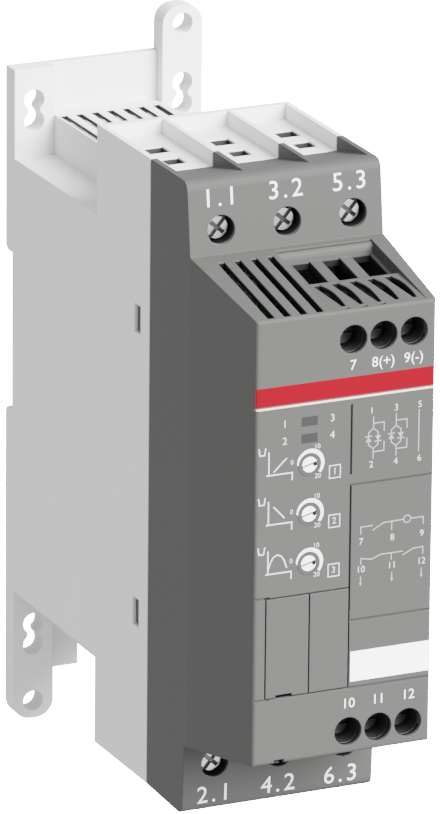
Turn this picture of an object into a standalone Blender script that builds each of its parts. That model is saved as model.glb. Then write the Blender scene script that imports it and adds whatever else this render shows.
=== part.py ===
"""Three phase soft starter for a mounting rail or a panel, modelled in Blender.

Drawing axes: X to the right, Y away from the viewer with the rear plane at 0 and the
front at -DEPTH, Z up from the underside of the housing. Sizes are millimetres and
become metres in the meshes. One empty carries every piece and puts the centre of the
rail seat at the world origin.
"""

import math

import bmesh
import bpy
from mathutils import Matrix, Vector

MM = 0.001

# Overall sizes
WIDTH = 45.0
HEIGHT = 141.2
DEPTH = 127.2
HALF = WIDTH / 2
GAP = 0.3
REACH = 2.0

# Rear housing
COVER_DEPTH = 50.2
SEAM = DEPTH - COVER_DEPTH
SIDE_WALL = 1.4
TERMINAL_DEPTH = 27.7
TERMINAL_BACK = SEAM - TERMINAL_DEPTH
TERMINAL_WALL = 1.9
SHOULDER_DROP = 20.2
SHOULDER_WALL = 1.8
DECK_DROP = 11.2
DECK_WALL = 1.6
REAR_WALL = 5.6
PLATE_THICK = 2.2

# Ears with their screw holes
EAR_WIDTH = 9.6
DECK_INSET = 9.5
DECK_HALF = HALF - DECK_INSET
EAR_THICK = 4.8
EAR_REACH = 10.4
EAR_ROUND = 4.0
EAR_HOLE_INSET = 4.7
EAR_HOLE_X = HALF - EAR_HOLE_INSET
EAR_HOLE_REACH = 6.3
EAR_HOLE_R = 2.35
KEYHOLE_OUTER_DROP = 7.2
KEYHOLE_INNER_DROP = 12.1
KEYHOLE_R = 2.4
KEYHOLE_WAIST = 2.7

# Deck vents
VENT_COUNT = 7
VENT_PITCH = 3.7
VENT_WIDTH = 1.65
VENT_SHIFT = -0.5
VENT_START = 6.2
VENT_END_WALL = 4.3
VENT_END = TERMINAL_BACK - VENT_END_WALL
VENT_WALL = 0.8

# Rail notch, its hook and the latch
RAIL_DROP = 60.2
RAIL_CENTRE = HEIGHT - RAIL_DROP
NOTCH_HEIGHT = 36.4
NOTCH_DEPTH = 3.54
NOTCH_CHAMFER = 1.0
HOOK_UNDERCUT = 1.4
HOOK_SLOT = 1.2
HOOK_CLEAR = 0.3
HOOK_HALF = 12.0
LATCH_HALF = 7.2
LATCH_RIB_HALF = 5.5
LATCH_LIPS = 1.6
LATCH_FLANGE = 1.6
LATCH_LIP = 1.8
LATCH_TRAVEL = 3.0
LATCH_TAB = 6.0
LATCH_WINDOW_HALF = 2.6
LATCH_WINDOW_LOW = 24.0
LATCH_WINDOW_HIGH = 46.0
SPRING_POST = 2.4
SPRING_R = 1.5
SPRING_WIRE_R = 0.3
SPRING_TURN_COUNT = 7
REAR_POCKET = 3.6
REAR_POCKET_MARGIN = 4.0
REAR_POCKET_WALL = 2.5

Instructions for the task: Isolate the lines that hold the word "Blender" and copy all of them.

Response:
Turn this picture of an object into a standalone Blender script that builds each of its parts. That model is saved as model.glb. Then write the Blender scene script that imports it and adds whatever else this render shows.
"""Three phase soft starter for a mounting rail or a panel, modelled in Blender.